## Data extract
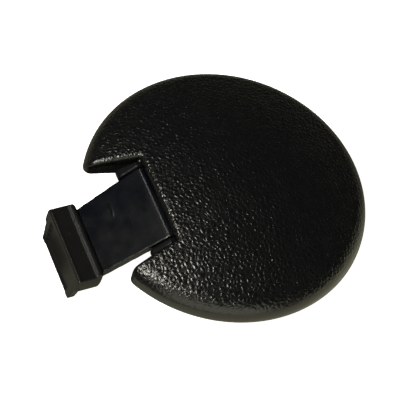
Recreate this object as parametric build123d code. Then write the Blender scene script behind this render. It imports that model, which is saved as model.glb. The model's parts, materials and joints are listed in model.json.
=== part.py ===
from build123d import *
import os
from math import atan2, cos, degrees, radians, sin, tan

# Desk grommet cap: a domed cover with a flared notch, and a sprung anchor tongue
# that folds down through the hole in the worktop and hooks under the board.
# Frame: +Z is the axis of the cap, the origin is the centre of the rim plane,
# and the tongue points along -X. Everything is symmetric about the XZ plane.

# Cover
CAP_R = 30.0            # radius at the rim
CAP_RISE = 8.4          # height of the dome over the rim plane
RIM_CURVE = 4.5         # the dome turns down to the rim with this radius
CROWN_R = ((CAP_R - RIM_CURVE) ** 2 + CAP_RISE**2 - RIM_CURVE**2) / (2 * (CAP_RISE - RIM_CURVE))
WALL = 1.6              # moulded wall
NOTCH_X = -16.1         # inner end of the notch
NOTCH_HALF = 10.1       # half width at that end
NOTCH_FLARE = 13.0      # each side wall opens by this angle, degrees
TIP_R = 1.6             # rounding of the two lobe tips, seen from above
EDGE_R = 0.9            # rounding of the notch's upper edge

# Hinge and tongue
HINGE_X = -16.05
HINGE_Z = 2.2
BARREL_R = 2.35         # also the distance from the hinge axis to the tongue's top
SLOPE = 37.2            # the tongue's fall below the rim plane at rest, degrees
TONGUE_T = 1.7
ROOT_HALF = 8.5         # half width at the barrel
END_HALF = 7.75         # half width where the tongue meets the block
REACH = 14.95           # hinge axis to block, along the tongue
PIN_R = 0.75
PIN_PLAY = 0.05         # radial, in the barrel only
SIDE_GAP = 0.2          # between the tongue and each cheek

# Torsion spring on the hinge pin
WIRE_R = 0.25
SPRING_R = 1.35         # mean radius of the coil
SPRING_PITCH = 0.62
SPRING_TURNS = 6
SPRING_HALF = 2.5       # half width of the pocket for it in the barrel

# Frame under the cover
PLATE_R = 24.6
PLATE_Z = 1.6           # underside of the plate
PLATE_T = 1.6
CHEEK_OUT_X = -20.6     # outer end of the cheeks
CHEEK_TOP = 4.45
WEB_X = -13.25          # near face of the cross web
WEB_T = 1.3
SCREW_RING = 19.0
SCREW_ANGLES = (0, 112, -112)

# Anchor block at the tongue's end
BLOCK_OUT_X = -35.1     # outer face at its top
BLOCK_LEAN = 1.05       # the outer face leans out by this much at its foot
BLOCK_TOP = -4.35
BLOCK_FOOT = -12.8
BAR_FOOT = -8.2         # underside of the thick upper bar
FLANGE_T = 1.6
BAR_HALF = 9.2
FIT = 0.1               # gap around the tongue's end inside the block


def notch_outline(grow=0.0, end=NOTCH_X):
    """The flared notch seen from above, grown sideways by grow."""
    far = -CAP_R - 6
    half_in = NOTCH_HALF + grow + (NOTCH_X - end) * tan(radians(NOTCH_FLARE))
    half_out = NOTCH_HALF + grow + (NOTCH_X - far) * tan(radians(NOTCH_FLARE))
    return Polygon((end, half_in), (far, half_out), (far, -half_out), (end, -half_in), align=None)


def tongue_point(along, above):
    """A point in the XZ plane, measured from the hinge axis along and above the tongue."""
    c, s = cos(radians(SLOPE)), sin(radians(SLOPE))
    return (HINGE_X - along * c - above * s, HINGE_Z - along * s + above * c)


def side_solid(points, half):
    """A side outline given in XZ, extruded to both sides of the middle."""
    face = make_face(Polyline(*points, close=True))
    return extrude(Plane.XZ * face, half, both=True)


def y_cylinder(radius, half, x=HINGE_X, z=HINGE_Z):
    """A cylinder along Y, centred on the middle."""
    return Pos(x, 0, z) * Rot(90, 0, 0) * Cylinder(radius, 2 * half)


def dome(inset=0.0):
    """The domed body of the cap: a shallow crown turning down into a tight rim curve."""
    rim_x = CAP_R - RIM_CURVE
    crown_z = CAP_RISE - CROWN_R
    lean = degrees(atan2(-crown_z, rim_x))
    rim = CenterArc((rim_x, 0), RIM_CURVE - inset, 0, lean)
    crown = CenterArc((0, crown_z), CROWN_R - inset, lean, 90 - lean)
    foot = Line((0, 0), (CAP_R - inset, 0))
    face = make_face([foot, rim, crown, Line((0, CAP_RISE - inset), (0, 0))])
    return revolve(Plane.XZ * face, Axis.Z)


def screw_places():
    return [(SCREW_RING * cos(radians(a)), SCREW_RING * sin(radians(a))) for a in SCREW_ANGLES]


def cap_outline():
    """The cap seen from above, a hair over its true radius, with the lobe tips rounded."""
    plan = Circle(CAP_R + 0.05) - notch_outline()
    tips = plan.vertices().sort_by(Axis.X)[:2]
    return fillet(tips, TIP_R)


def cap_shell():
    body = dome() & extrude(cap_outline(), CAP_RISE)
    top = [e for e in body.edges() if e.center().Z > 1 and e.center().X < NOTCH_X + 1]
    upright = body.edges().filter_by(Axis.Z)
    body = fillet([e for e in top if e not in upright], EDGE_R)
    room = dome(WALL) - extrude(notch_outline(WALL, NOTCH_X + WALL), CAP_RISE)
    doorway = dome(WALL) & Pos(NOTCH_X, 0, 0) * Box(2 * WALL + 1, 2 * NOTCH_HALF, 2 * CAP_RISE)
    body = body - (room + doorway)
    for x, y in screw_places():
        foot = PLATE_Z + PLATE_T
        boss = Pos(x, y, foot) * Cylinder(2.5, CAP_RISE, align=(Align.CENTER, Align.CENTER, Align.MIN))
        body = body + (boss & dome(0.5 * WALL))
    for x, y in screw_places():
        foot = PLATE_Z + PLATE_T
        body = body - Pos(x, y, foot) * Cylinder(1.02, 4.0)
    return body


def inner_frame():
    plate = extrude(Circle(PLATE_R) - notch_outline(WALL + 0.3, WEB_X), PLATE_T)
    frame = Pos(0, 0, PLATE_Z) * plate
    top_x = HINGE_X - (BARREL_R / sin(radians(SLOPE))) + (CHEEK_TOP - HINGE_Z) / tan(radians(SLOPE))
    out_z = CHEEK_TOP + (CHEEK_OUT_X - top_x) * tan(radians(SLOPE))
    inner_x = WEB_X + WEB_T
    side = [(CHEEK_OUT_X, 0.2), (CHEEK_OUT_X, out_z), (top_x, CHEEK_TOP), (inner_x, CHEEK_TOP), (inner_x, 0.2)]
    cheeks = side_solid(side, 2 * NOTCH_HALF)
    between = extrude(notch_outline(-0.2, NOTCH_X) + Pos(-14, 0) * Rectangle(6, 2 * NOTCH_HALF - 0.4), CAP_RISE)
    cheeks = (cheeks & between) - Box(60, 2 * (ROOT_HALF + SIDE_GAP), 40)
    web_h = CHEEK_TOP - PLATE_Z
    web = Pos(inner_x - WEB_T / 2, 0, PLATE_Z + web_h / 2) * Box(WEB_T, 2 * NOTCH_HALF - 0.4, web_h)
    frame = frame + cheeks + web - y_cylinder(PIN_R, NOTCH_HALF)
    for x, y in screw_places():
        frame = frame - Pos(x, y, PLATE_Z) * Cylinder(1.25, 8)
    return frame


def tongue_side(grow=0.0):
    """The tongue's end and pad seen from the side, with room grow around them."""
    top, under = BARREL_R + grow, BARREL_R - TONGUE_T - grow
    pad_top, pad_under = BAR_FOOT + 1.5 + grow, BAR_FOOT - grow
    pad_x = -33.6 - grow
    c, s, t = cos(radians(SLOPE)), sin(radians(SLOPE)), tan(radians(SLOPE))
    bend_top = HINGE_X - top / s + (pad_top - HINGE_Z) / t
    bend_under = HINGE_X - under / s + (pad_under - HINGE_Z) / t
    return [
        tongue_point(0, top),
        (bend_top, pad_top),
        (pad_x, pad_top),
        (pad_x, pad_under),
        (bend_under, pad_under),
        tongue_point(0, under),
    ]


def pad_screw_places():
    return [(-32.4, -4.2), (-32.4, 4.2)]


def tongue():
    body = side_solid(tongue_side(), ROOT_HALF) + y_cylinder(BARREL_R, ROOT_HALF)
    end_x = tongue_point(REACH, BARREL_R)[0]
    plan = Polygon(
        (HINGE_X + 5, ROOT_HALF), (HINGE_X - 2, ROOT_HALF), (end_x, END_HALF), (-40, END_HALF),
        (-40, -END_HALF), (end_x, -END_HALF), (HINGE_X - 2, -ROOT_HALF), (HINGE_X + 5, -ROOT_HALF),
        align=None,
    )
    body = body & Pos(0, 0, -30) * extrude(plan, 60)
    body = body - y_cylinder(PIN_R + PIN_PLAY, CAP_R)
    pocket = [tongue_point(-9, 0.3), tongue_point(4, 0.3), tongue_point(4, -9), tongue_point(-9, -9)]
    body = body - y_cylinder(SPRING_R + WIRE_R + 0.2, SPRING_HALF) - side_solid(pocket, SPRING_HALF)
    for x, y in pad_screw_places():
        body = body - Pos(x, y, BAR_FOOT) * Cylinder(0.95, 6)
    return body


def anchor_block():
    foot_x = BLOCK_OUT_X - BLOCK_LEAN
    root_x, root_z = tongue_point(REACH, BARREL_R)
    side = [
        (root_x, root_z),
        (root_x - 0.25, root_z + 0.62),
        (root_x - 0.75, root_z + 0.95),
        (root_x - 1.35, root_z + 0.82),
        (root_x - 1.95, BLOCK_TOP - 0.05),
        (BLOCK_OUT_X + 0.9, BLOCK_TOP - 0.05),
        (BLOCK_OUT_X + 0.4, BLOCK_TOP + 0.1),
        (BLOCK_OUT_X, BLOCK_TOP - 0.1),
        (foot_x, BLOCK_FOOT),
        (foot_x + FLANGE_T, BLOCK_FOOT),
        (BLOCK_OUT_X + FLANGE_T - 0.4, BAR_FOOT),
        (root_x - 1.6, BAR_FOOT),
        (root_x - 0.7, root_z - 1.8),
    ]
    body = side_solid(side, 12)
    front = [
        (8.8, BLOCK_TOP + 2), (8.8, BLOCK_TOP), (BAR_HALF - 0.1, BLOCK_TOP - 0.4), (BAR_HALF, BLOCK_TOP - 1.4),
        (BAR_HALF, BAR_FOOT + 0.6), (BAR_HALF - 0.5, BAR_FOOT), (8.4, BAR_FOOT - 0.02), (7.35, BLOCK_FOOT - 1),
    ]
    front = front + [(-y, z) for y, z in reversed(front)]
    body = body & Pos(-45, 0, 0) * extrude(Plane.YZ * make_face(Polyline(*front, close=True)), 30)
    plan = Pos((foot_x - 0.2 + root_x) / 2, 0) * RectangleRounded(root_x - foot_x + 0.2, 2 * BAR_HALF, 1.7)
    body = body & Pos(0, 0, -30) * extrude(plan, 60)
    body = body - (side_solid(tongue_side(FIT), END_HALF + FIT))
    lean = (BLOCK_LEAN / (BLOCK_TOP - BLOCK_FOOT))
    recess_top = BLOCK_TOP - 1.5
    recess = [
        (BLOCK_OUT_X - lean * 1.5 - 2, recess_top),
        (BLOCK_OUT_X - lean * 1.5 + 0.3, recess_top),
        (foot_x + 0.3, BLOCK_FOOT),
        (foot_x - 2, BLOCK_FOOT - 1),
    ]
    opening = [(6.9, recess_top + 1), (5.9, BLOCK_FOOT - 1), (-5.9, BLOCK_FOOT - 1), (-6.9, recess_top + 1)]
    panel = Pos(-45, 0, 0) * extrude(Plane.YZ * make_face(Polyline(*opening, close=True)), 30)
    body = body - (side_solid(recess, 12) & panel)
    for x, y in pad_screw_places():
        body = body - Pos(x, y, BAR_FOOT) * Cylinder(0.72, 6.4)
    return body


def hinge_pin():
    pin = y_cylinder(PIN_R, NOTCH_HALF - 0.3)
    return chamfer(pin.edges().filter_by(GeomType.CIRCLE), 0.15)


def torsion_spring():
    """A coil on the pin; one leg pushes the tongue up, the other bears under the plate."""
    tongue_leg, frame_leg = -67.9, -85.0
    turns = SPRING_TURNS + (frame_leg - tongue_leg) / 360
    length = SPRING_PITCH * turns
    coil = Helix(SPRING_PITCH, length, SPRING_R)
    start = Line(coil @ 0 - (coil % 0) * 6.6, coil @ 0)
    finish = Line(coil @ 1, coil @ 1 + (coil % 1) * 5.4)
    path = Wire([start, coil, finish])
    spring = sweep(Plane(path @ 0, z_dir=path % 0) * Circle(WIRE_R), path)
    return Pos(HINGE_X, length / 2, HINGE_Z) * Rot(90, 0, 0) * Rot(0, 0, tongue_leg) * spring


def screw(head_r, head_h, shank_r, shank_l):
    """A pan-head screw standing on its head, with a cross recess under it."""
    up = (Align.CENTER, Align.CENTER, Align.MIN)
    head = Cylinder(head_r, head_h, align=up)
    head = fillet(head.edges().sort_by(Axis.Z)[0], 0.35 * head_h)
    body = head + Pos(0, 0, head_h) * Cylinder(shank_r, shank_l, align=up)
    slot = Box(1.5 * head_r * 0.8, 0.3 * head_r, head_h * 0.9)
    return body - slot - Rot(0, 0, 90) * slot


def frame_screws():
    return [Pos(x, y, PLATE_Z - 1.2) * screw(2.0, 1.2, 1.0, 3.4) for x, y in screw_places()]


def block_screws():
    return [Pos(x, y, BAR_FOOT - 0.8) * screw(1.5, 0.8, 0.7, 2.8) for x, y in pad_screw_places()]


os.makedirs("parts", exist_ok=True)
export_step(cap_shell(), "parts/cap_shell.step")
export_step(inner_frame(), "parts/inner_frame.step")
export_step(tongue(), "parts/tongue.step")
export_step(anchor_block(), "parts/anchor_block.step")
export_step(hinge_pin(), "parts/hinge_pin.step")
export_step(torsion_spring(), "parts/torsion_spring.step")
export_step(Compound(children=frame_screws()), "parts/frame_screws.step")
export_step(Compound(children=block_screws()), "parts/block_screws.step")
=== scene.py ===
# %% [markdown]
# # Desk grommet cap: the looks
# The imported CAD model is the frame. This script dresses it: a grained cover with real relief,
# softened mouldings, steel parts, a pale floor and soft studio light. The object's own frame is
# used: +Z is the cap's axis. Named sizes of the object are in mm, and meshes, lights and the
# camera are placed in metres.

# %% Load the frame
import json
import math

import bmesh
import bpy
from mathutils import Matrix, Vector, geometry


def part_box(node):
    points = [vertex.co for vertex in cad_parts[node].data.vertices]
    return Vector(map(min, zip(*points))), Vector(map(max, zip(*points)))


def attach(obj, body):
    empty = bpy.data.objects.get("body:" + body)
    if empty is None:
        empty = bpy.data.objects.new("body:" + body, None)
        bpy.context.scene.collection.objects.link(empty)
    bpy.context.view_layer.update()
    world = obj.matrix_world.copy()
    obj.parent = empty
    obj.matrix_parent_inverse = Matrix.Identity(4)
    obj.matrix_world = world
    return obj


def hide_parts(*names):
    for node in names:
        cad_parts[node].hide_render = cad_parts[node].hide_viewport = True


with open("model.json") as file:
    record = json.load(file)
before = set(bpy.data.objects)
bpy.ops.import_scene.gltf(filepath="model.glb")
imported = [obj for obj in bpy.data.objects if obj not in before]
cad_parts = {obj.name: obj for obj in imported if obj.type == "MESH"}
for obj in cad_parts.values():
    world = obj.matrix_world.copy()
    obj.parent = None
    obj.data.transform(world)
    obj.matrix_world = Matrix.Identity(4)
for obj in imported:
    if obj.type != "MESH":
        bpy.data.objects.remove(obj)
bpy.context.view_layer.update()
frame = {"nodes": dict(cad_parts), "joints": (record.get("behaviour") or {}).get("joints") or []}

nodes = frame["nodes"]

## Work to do
Extract the lines of the preceding material that run from the line with "return body - slot - Rot(0, 0, 90) * slot" through the line with "record = json.load(file)", inclusive, reproducing them exactly and adding nothing.

## The result
    return body - slot - Rot(0, 0, 90) * slot


def frame_screws():
    return [Pos(x, y, PLATE_Z - 1.2) * screw(2.0, 1.2, 1.0, 3.4) for x, y in screw_places()]


def block_screws():
    return [Pos(x, y, BAR_FOOT - 0.8) * screw(1.5, 0.8, 0.7, 2.8) for x, y in pad_screw_places()]


os.makedirs("parts", exist_ok=True)
export_step(cap_shell(), "parts/cap_shell.step")
export_step(inner_frame(), "parts/inner_frame.step")
export_step(tongue(), "parts/tongue.step")
export_step(anchor_block(), "parts/anchor_block.step")
export_step(hinge_pin(), "parts/hinge_pin.step")
export_step(torsion_spring(), "parts/torsion_spring.step")
export_step(Compound(children=frame_screws()), "parts/frame_screws.step")
export_step(Compound(children=block_screws()), "parts/block_screws.step")
=== scene.py ===
# %% [markdown]
# # Desk grommet cap: the looks
# The imported CAD model is the frame. This script dresses it: a grained cover with real relief,
# softened mouldings, steel parts, a pale floor and soft studio light. The object's own frame is
# used: +Z is the cap's axis. Named sizes of the object are in mm, and meshes, lights and the
# camera are placed in metres.

# %% Load the frame
import json
import math

import bmesh
import bpy
from mathutils import Matrix, Vector, geometry


def part_box(node):
    points = [vertex.co for vertex in cad_parts[node].data.vertices]
    return Vector(map(min, zip(*points))), Vector(map(max, zip(*points)))


def attach(obj, body):
    empty = bpy.data.objects.get("body:" + body)
    if empty is None:
        empty = bpy.data.objects.new("body:" + body, None)
        bpy.context.scene.collection.objects.link(empty)
    bpy.context.view_layer.update()
    world = obj.matrix_world.copy()
    obj.parent = empty
    obj.matrix_parent_inverse = Matrix.Identity(4)
    obj.matrix_world = world
    return obj


def hide_parts(*names):
    for node in names:
        cad_parts[node].hide_render = cad_parts[node].hide_viewport = True


with open("model.json") as file:
    record = json.load(file)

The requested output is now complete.